В стране нет человека, который может сказать «Хватит!»


Об этом мы поговорим с нашими следующими гостями. Это бывший советник Вацлава Гавела экономист Томаш Седлачек и юрист, специалист по конституционному праву, Павел Гасенкопф.

Как вы думаете, не хватает ли нынешней Чехии морального авторитета такого уровня, каким был Вацлав Гавел?

Слово Павлу Гасенкопфу.

Павел Гасенкопф: Конечно, в определенном смысле человека такого уровня не хватает. У нас в стране сейчас нет никого, кто бы указывал определенной части общества направление, куда идти.

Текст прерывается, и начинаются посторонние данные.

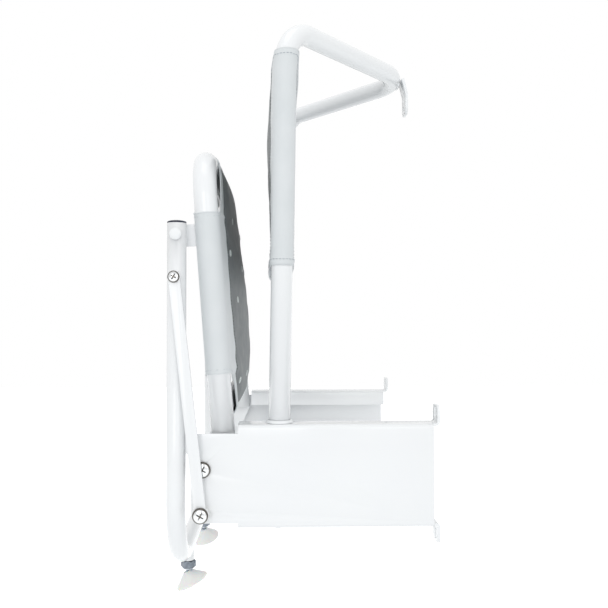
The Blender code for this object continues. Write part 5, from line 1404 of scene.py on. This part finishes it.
# %% Drain eyelets
EYELETS = [(93, 300), (158, 252), (38, 240), (123, 195), (32, 94), (132, 92)]  # x and along, in mm
EYELET_RADIUS = 2.9 * MM
EYELET_BEAD = 1.5 * MM
EYELET_RISE = 0.1 * MM
NEIGHBOUR = 2 * MM  # how far off the skin's slope is taken
pale_pvc = surface("pale_grey_pvc", ("#CDD5D4", "#DCE2E1"), cloud=8, gloss=(0.36, 0.46), patch=4,
                   relief=0.02, grain=0.8, Metallic=0.0, IOR=1.52)
spots, facings = [], []
for x, along in EYELETS:
    for side in SIDES.values():
        x_here, along_here = side * x * MM, along * MM
        spot = on_cover(x_here, along_here, 1)
        over_x = on_cover(x_here + NEIGHBOUR, along_here, 1) - spot
        over_along = on_cover(x_here, along_here + NEIGHBOUR, 1) - spot
        normal = over_along.cross(over_x).normalized()
        normal = normal if normal.y > 0 else -normal
        spots.append(tuple(spot + normal * EYELET_RISE))
        facings += list(normal)
seed = bpy.data.meshes.new("eyelet_spots")
seed.from_pydata(spots, [], [])
seed.attributes.new("facing", "FLOAT_VECTOR", "POINT").data.foreach_set("vector", facings)
values = {"Length": EYELET_RADIUS, "Radius": EYELET_BEAD, "Material": pale_pvc}
eyelets = put("drain_eyelets", tidy_mesh(grown("drain_eyelets", seed, eyelet_tree, values)), "seat",
              "white_plastic", material=pale_pvc)
print("eyelets", len(spots))

# %% The covers as finished pieces
back_cover = put("back_cover_fabric", back_mesh, "wall_frame", "grey_fabric", "back_cover")
seat_cover = put("seat_cover_fabric", seat_mesh, "seat", "grey_fabric", "seat_cover")

# %% [markdown]
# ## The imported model's own pieces
# Brackets, struts, lugs, nuts and washers already have their right shape, so they stay. Sheet steel
# that is powder coated has no knife edges, so live modifiers break the plates' edges by half a
# millimetre, and a small tree shades folds smooth while real edges stay crisp.

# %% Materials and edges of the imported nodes
PAINTS = {
    "powder_coated_steel": white_powder_coat, "zinc_steel": blue_zinc, "chrome": bright_chrome,
    "nylon": natural_nylon, "white_plastic": white_polypropylene, "black_plastic": dark_polyethylene,
    "white_rubber": soft_white_pvc, "grey_fabric": two_grey_fabric,
}
edge_tree, given, way_out = new_tree("crisp_edges", {
    "Angle": ("Float", 0.6), "Material": ("Material", None)})
merged = add_node(edge_tree, "GeometryNodeMergeByDistance",
                  {"Geometry": given["Geometry"], "Distance": MERGE_DISTANCE})
smooth = add_node(edge_tree, "GeometryNodeSetShadeSmooth", {"Geometry": merged.outputs[0]}, domain="FACE")
angle = add_node(edge_tree, "GeometryNodeInputMeshEdgeAngle")
sharp = add_node(edge_tree, "ShaderNodeMath", {0: angle.outputs[0], 1: given["Angle"]},
                 operation="GREATER_THAN")
crisp = add_node(edge_tree, "GeometryNodeSetShadeSmooth",
                 {"Geometry": smooth.outputs[0], "Selection": sharp.outputs[0], "Shade Smooth": False},
                 domain="EDGE")
finish_tree(edge_tree, crisp.outputs[0], given["Material"], way_out)
print(len(PAINTS), "paints")

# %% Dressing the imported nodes
slot_of = {row["node"]: row["material_slot"] for row in frame["record"]["subparts"]}
PLATES = ("bracket", "wall_plate", "strut", "lug", "tab")
EDGE_WIDTH = 0.5 * MM
FLAT_ANGLE = math.radians(0.5)   # faces that meet at less than this are one
EDGE_ANGLE = math.radians(40)    # a plate's edge that gets broken turns by more than this
CRISP_ANGLE = math.radians(38)   # and an edge that shows sharp by more than this
kept = 0
for name, node in NODES.items():
    if node.hide_render:
        continue
    kept += 1
    paint = PAINTS[slot_of[name]]
    for slot in node.material_slots:
        slot.material = paint
    if slot_of[name] == "powder_coated_steel" and name.endswith(PLATES):
        node.modifiers.new("weld", "WELD").merge_threshold = MERGE_DISTANCE
        planar = node.modifiers.new("planar", "DECIMATE")
        planar.decimate_type = "DISSOLVE"
        planar.angle_limit = FLAT_ANGLE
        broken = node.modifiers.new("broken_edges", "BEVEL")
        broken.width = EDGE_WIDTH
        broken.segments = 2
        broken.limit_method = "ANGLE"
        broken.angle_limit = EDGE_ANGLE
    crisp_edges = node.modifiers.new("crisp_edges", "NODES")
    crisp_edges.node_group = edge_tree
    set_inputs(crisp_edges, {"Angle": CRISP_ANGLE, "Material": paint})
print("packed nodes that stay", kept, "of", len(NODES))

# %% The object's box, before and after, and the end
full_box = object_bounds()
growth = [[round((b - a) / MM, 1) for a, b in zip(*pair)] for pair in zip(cad_box, full_box)]
print("box grows by, in mm", growth)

Иногда возникает ощущение, что все куда-то плывет, растекается, мы часто впадаем в крайности. А Вацлав Гавел в какой-нибудь из подобных ситуаций давно бы сказал: «Хватит!»

Страна возвращается куда-то назад

А вот, что думает Томаш Седлачек.

Вацлав Гавел объявляет состав нового правительства, 10 декабря 1989 года


Томаш Седлачек: Я считаю, что нам не хватает Вацлава Гавела. Как мыслителя и морального авторитета. В стране нет голоса интеллектуала, человека, который относился бы к политике несколько иначе, чем сейчас принято. Человека, который был бы способен говорить о каких-то вещах, которые затрагивали бы Чехию, но при этом не являлись бы чисто внутричешскими вещами. Обидно, что после смерти Гавела пришла какая-то волна, которая возвращает страну назад. Ведь в девяностые годы мы стали частью Западной Европы, а сейчас, и толчком для этого стал украинский кризис, наши высшие деятели совсем забыли о ценностях Вацлава Гавела. Происходящая аффилиация по отношению к России — это то, чего нельзя не заметить.

Для Вацлава Гавела права человека и общечеловеческие ценности были выше политики и экономики. Актуально ли сейчас такое мировоззрение? Говорит Павел Гасенкопф.

Павел Гасенкопф: К вопросу прав человека все же стоит относиться практически. Ну как можно молчать, не говорить о нарушении прав человека в Саудовской Аравии? А я не вижу, что в Чехии об этом особо говорят. Но, с другой стороны, есть Далай-лама, друг Гавела, постоянный гость Чехии. Я никогда не понимал, почему он так привлекал и Гавела, и его «идеологических наследников». Он ведь тотально автократичный монарх, ему просто не повезло, что его победил китайский коммунистический режим. О правах человека стоит говорить постоянно, защищать их. Но почему это все время нужно связывать с именем Вацлава Гавела? Мне не нужен Вацлав Гавел для того, чтобы я выступил и сказал: «А вон там и там нарушаются права человека?»

Вацлав Гавел был бы на Майдане

 Господин Седлачек, как вы думаете, если бы Гавел был жив, что бы он сказал о конфликте России и Украины, России и мира, событиях в Киеве?


— Я совсем недавно разговаривал с другими друзьями Вацлава Гавела о том, что бы он делал и как бы себя вел из-за этих событий. Но глупо вкладывать какие-то слова в уста мертвого человека. Был ли бы Гавел на Майдане? Насколько мы его знаем, он бы там однозначно был.

В 1989 году Вацлав Гавел пришел к власти с девизом, который он помнил всю жизнь. Вот фрагмент новогоднего обращения Вацлава Гавела к жителям Чехии, сделанного им в январе 2000 года, то есть через одиннадцать лет после «бархатной революции».

«Я с каждым днем все более и более уверен в том, что было бы совсем неплохо хоть бы когда-нибудь сделать хоть что-то, чтобы правда и любовь все-таки победили ложь и ненависть».